Exercise task
The material below holds a span beginning at the line with "add(lower_flute.sketch, mode=Mode.SUBTRACT)" and ending at the line with "from mathutils.geometry import". Quote that span exactly, both ends included, and only that span.

Entries provided

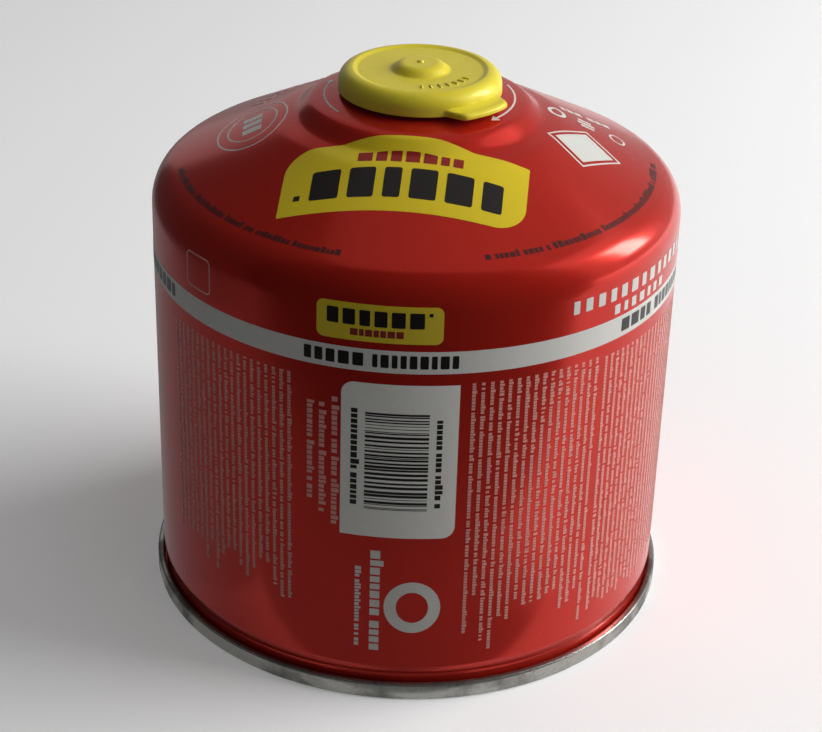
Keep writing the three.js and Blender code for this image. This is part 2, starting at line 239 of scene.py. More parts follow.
# Soft boxes: the direction they stand in (az, height angle), distance and size in metres, and their power
softBoxes = {
    "side": dict(az=97, up=28, away=1.1, wide=0.9, high=0.8, power=15.8),
    "overhead": dict(az=70, up=66, away=1.2, wide=1.0, high=0.8, power=1.9),
}


def aimed(az, up, away, height=0.055):
    a, u = math.radians(az), math.radians(up)
    back = Matrix.Rotation(a, 4, "Z") @ Matrix.Rotation(math.radians(90) - u, 4, "X")
    out = back @ Matrix.Translation((0, 0, away))
    return Matrix.Translation((0, 0, height)) @ out


for name, box in softBoxes.items():
    lamp = bpy.data.lights.new(name, "AREA")
    lamp.shape = "RECTANGLE"
    lamp.size = box["wide"]
    lamp.size_y = box["high"]
    lamp.energy = box["power"]
    lampPiece = bpy.data.objects.new(name, lamp)
    lampPiece.matrix_world = aimed(box["az"], box["up"], box["away"])
    lampPiece.visible_glossy = False
    bpy.context.scene.collection.objects.link(lampPiece)

# Room: dim for the light that it gives, pale where the camera, metal or glass looks at it
room = dict(fill=0.08, pale=0.97, floorColour=0.88, floorBounce=0.35, floorGlow=0.17, floorSize=6.0)


# 1 for camera, glossy and transmission rays, 0 for the rest
def seenRays(tree):
    sockets = Wire(tree).node("ShaderNodeLightPath").socket.node.outputs
    kinds = ("Is Camera Ray", "Is Glossy Ray", "Is Transmission Ray")
    camera, glossy, through = (Wire(tree, sockets[kind]) for kind in kinds)
    return camera + glossy + through


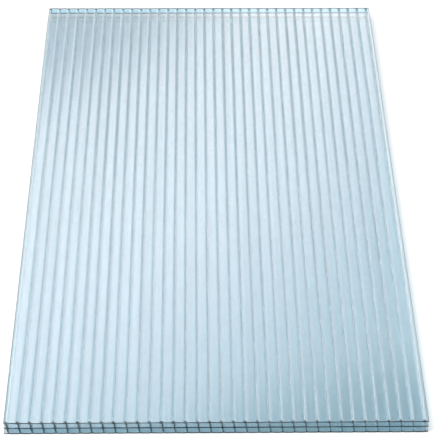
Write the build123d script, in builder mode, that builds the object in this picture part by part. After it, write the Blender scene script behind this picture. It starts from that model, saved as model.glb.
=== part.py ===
from build123d import *
import os

# Clear triple-wall polycarbonate sheet: one extrusion with three skins and two
# layers of flutes, lying flat. The flutes run along Y and the sheet is wide along X.
# The origin is at the middle of the face that it lies on.

# Driving dimensions, in millimetres
sheet_length = 1250.0      # along the flutes, between the two cut ends
sheet_width = 700.0        # across the flutes, between the two trimmed sides
sheet_thickness = 25.0     # over the crowns of both outer skins
rib_pitch = 19.7           # from one rib to the next
skin_wall = 0.8            # top and bottom skins
middle_wall = 0.5          # the skin between the two layers of flutes
rib_wall = 0.6             # every rib
top_crown = 1.2            # how far the top skin swells above its ribs
bottom_crown = 1.6         # how far the bottom skin swells below its ribs
shoulder = 5.5             # how far from a rib a skin levels off
rib_lean = 2.6             # how far a rib's foot stands to the right of its head
rib_step = 1.9             # how far a lower rib's head is left of the upper rib's foot
node_fillet = 1.0          # where a rib runs into an outer skin
weld_bead = 0.5            # flat bead where a rib is welded to the middle skin

# Levels of the skins at the ribs
top_node = sheet_thickness - top_crown
bottom_node = bottom_crown
middle_level = (top_node + bottom_node) / 2
upper_floor = middle_level + middle_wall / 2
lower_roof = middle_level - middle_wall / 2

# Places across the sheet, with each cell's own X measured from the head of its left rib
whole_cells = int(sheet_width / rib_pitch)
extruded_cells = whole_cells + 2
lower_head = rib_lean - rib_step
lower_foot = lower_head + rib_lean
first_head = -extruded_cells * rib_pitch / 2 - lower_foot / 2

# A flute of the upper layer: roof level in the middle and curving down to the ribs,
# flat floor, leaning sides
with BuildSketch() as upper_flute:
    with BuildLine():
        left_head = (rib_wall / 2, top_node - skin_wall)
        right_head = (rib_pitch - rib_wall / 2, top_node - skin_wall)
        right_foot = (right_head[0] + rib_lean, upper_floor)
        left_foot = (left_head[0] + rib_lean, upper_floor)
        left_level = (shoulder, sheet_thickness - skin_wall)
        right_level = (rib_pitch - shoulder, sheet_thickness - skin_wall)
        TangentArc(left_level, left_head, tangent=(-1, 0))
        Line(left_level, right_level)
        TangentArc(right_level, right_head, tangent=(1, 0))
        Polyline(right_head, right_foot, left_foot, left_head)
    make_face()
    fillet(upper_flute.vertices().group_by(Axis.Y)[1], node_fillet)
    chamfer(upper_flute.vertices().group_by(Axis.Y)[0], weld_bead)

# A flute of the lower layer: flat roof, floor level in the middle and curving up to the ribs
with BuildSketch() as lower_flute:
    with BuildLine():
        left_head = (lower_head + rib_wall / 2, lower_roof)
        right_head = (left_head[0] + rib_pitch - rib_wall, lower_roof)
        right_foot = (right_head[0] + rib_lean, bottom_node + skin_wall)
        left_foot = (left_head[0] + rib_lean, bottom_node + skin_wall)
        left_level = (lower_foot + shoulder, skin_wall)
        right_level = (lower_foot + rib_pitch - shoulder, skin_wall)
        Polyline(left_foot, left_head, right_head, right_foot)
        TangentArc(right_level, right_foot, tangent=(1, 0))
        Line(right_level, left_level)
        TangentArc(left_level, left_foot, tangent=(-1, 0))
    make_face()
    fillet(lower_flute.vertices().group_by(Axis.Y)[1], node_fillet)
    chamfer(lower_flute.vertices().group_by(Axis.Y)[-1], weld_bead)

# The section as it leaves the die, a cell wider on each side than the sheet, is
# trimmed to the sheet's width, which leaves open stubs along both sides, and the
# sheet is sawn off square at both ends
with BuildPart() as multiwall_sheet:
    with BuildSketch(Plane.XZ.offset(-sheet_length / 2)):
        with BuildLine():
            last_head = first_head + extruded_cells * rib_pitch
            for start, node, level in (
                (first_head, top_node, sheet_thickness),
                (first_head + lower_foot, bottom_node, 0),
            ):
                for cell in range(extruded_cells):
                    left = start + cell * rib_pitch
                    right = left + rib_pitch
                    TangentArc((left + shoulder, level), (left, node), tangent=(-1, 0))
                    Line((left + shoulder, level), (right - shoulder, level))
                    TangentArc((right - shoulder, level), (right, node), tangent=(1, 0))
            Line((first_head, top_node), (first_head + lower_foot, bottom_node))
            Line((last_head, top_node), (last_head + lower_foot, bottom_node))
        make_face()
        with Locations([(first_head + cell * rib_pitch, 0) for cell in range(extruded_cells)]):
            add(upper_flute.sketch, mode=Mode.SUBTRACT)
            add(lower_flute.sketch, mode=Mode.SUBTRACT)
        with Locations((0, sheet_thickness / 2)):
            Rectangle(sheet_width, sheet_thickness, mode=Mode.INTERSECT)
    extrude(amount=sheet_length)

multiwall_sheet.part.label = "multiwall_sheet"

os.makedirs("parts", exist_ok=True)
export_step(multiwall_sheet.part, "parts/multiwall_sheet.step")
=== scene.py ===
"""Clear triple-wall polycarbonate sheet lying on a white studio floor."""

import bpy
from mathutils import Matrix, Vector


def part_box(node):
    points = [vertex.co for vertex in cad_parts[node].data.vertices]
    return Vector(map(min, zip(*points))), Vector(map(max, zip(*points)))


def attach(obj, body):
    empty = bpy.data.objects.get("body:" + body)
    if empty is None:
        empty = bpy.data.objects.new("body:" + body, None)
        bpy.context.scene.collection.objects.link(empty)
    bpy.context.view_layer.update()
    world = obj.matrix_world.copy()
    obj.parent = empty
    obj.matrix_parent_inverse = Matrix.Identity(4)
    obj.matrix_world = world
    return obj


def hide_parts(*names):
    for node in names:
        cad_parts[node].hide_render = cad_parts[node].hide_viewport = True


bl_info = {
    "name": "Multiwall Sheet",
    "version": (1, 0, 0),
    "blender": (4, 5, 0),
    "location": "3D View > Sidebar > Multiwall Sheet",
    "description": "Builds a clear triple-wall glazing sheet, its studio floor and its camera",
    "category": "Object",
}

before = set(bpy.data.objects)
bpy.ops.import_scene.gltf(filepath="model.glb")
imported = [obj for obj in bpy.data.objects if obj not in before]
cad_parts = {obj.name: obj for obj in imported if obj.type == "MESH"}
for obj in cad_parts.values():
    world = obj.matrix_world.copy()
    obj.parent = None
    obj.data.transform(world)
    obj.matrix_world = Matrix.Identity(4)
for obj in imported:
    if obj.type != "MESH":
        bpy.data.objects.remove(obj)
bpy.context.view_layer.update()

import math
import random

import bmesh
import bpy
from bpy.props import FloatProperty, FloatVectorProperty, IntProperty, PointerProperty
from mathutils import Matrix, Vector, noise
from mathutils.geometry import delaunay_2d_cdt

SHEET_NODE = "multiwall_sheet"
SHEET_LOW, SHEET_HIGH = (Vector(corner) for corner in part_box(SHEET_NODE))
SHEET_WIDTH = SHEET_HIGH.x - SHEET_LOW.x
SHEET_LENGTH = SHEET_HIGH.y - SHEET_LOW.y
SHEET_THICKNESS = SHEET_HIGH.z - SHEET_LOW.z

# The photograph's frame, which the camera's focal length is given in, and how far it sees
PHOTO_LONG_SIDE_PX = 441
SENSOR_MM = 36.0
CAMERA_REACH = 100.0

# The smallest and largest share of its full swell that a cell's skin may have
TOP_SWELLS = (0.72, 1.0)
BOTTOM_SWELLS = (0.8, 1.0)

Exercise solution
            add(lower_flute.sketch, mode=Mode.SUBTRACT)
        with Locations((0, sheet_thickness / 2)):
            Rectangle(sheet_width, sheet_thickness, mode=Mode.INTERSECT)
    extrude(amount=sheet_length)

multiwall_sheet.part.label = "multiwall_sheet"

os.makedirs("parts", exist_ok=True)
export_step(multiwall_sheet.part, "parts/multiwall_sheet.step")
=== scene.py ===
"""Clear triple-wall polycarbonate sheet lying on a white studio floor."""

import bpy
from mathutils import Matrix, Vector


def part_box(node):
    points = [vertex.co for vertex in cad_parts[node].data.vertices]
    return Vector(map(min, zip(*points))), Vector(map(max, zip(*points)))


def attach(obj, body):
    empty = bpy.data.objects.get("body:" + body)
    if empty is None:
        empty = bpy.data.objects.new("body:" + body, None)
        bpy.context.scene.collection.objects.link(empty)
    bpy.context.view_layer.update()
    world = obj.matrix_world.copy()
    obj.parent = empty
    obj.matrix_parent_inverse = Matrix.Identity(4)
    obj.matrix_world = world
    return obj


def hide_parts(*names):
    for node in names:
        cad_parts[node].hide_render = cad_parts[node].hide_viewport = True


bl_info = {
    "name": "Multiwall Sheet",
    "version": (1, 0, 0),
    "blender": (4, 5, 0),
    "location": "3D View > Sidebar > Multiwall Sheet",
    "description": "Builds a clear triple-wall glazing sheet, its studio floor and its camera",
    "category": "Object",
}

before = set(bpy.data.objects)
bpy.ops.import_scene.gltf(filepath="model.glb")
imported = [obj for obj in bpy.data.objects if obj not in before]
cad_parts = {obj.name: obj for obj in imported if obj.type == "MESH"}
for obj in cad_parts.values():
    world = obj.matrix_world.copy()
    obj.parent = None
    obj.data.transform(world)
    obj.matrix_world = Matrix.Identity(4)
for obj in imported:
    if obj.type != "MESH":
        bpy.data.objects.remove(obj)
bpy.context.view_layer.update()

import math
import random

import bmesh
import bpy
from bpy.props import FloatProperty, FloatVectorProperty, IntProperty, PointerProperty
from mathutils import Matrix, Vector, noise
from mathutils.geometry import delaunay_2d_cdt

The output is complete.